¿Cuál es el Propósito de la Vida?

¡El gran tema! Tal vez el único todavía capaz de conseguir que las personas reflexionen un poco, desde que, claro, encuentren tiempo para eso.

¿Cuál es, pues, el propósito de esta vida?

“¡Gozarla, aprovecharla al máximo!” gritarán a coro los miembros del alegre club de los hedonistas, constituidos no apenas por los materialistas convictos (socios fundadores), sino también, por los adeptos cada vez más fervientes - y numerosos – de la cada vez más ecuménica – y próspera - teología de la prosperidad.

“Ora, pero que visión más simplificadora e infundamentada!” contraponen, indignados, los representantes de las huestes científicas, que conforman el grupo más intransigente. “La misión de la especie humana es, únicamente, impulsar el progreso, desarrollar el raciocinio y develar todos los secretos del Universo!”

“¡Pobres ciegos! ¿Por qué no queréis ver? ¡Estáis en la Tierra para libertar vuestras almas!” recitarán al unísono, como si fuera un mantra, los portavoces de las innumeras tendencias místico-ocultistas y los dirigentes de las no menos numerosas doctrinas que exigen creencia ciega. Los integrantes de ese vastísimo grupo, que de todos, es el que mejor personifica a la vanidad y a la presunción, divergen entre sí apenas en el método para obtener la iluminación: mientras una parte quiere encontrarla develando lo oculto, la otra lo consigue solamente, siguiendo al pie de la letra, las directivas impuestas por una dada religión.

A excepción de algunas pocas diferencias de forma, esos tres grupos básicos, acomodan las convicciones de la mayor parte de la humanidad en relación a ese tema crucial del significado de la vida.

Dejemos de lado, por ahora, la superficialidad del primer grupo y la fantasía del tercero. Vamos a verificar lo que los integrantes del segundo grupo tienen para decir.

Los científicos… Una vez más, es hacia ellos que se vuelven las miradas de una parcela expresiva de la población, que todavía se mueve interiormente en busca de una respuesta clara y que, no obstante, no se deja manipular por supersticiones ni tampoco, encadenar a los dogmas.

“¡Progreso! ¡Progreso a toda costa!” En ese axioma se resume la severa exhortación de vida que nos dirige la ciencia.

Esa respuesta podría, incluso, ser considerada correcta, si eso supusiera, realmente, el progreso de la humanidad, y no apenas el aumento de sus condiciones materiales de vida. Si, con el mismo ardor utilizado para el desarrollo de la técnica, se buscara también perfeccionar el espíritu.

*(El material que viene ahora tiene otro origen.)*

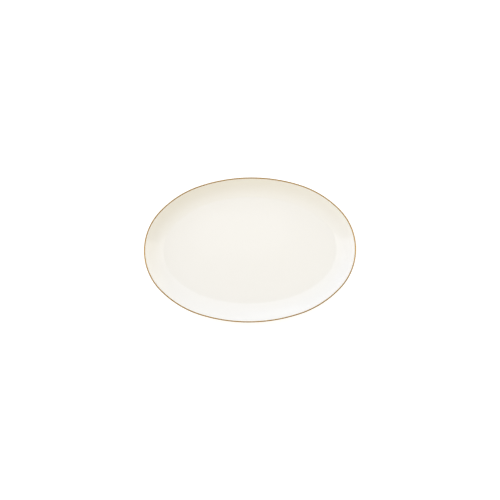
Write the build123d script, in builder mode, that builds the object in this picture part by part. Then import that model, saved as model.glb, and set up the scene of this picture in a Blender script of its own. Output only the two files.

Si las personas, finalmente, se vieran a sí mismas, como seres espirituales que son, y no como máquinas programadas apenas para ejecutar funciones corpóreas y mentales.

Pues, ¿de qué vale gastar toda una existencia, exclusivamente acumulando y disfrutando de las comodidades de la vida moderna - que con justicia deben ser acreditadas a las conquistas de la ciencia - si ninguna de ellas puede librar a la criatura humana de la angustia y del sentimiento de vacío que lo asalta en esta época? ¿Gritos ahogados de su espíritu enclaustrado? Todas las maravillas cibernéticas, los grandes hechos espaciales, los más recientes milagros de la técnica, los antidepresivos de última generación, nada de eso proporciona al ser humano hodierno, siquiera la sombra de un vislumbre de felicidad.

No que estas cosas no sean útiles, pero no bastan para el desarrollo de un ser espiritual. No pueden bastar. Cuando mucho, proporcionan un placer, un poco más intenso que un estornudo, muy lejano de la verdadera alegría e infinitamente distante de la felicidad.

Felicidad, hoy, una palabra cada vez más difícil de definir. ¿Cómo discurrir sobre algo que no existe más? Con su propensión enfermiza hacia lo meramente terrenal, con sus anteojeras intelectivas, con su trágica ilusión de poder y autosuficiencia, la humanidad entera abrió mano de la felicidad. Lo que es peor: ¡luchó incansablemente para que fuera radicalmente extinguida!

Y todavía hay quien, tercamente, insista en reencontrarla en productos científicos… Sísifos modernos, todos ellos.

En lo que dependa de ella, de la idolatrada ciencia, la búsqueda de la felicidad a la que todos tienen derecho, conforme lo preconizado por la ONU en su Declaración Universal de los Derechos del Hombre, continuará a ser exactamente eso: una eterna y desesperanzada búsqueda, o, como seguramente preferirán los miembros del grupo científico, un moto perpetuo.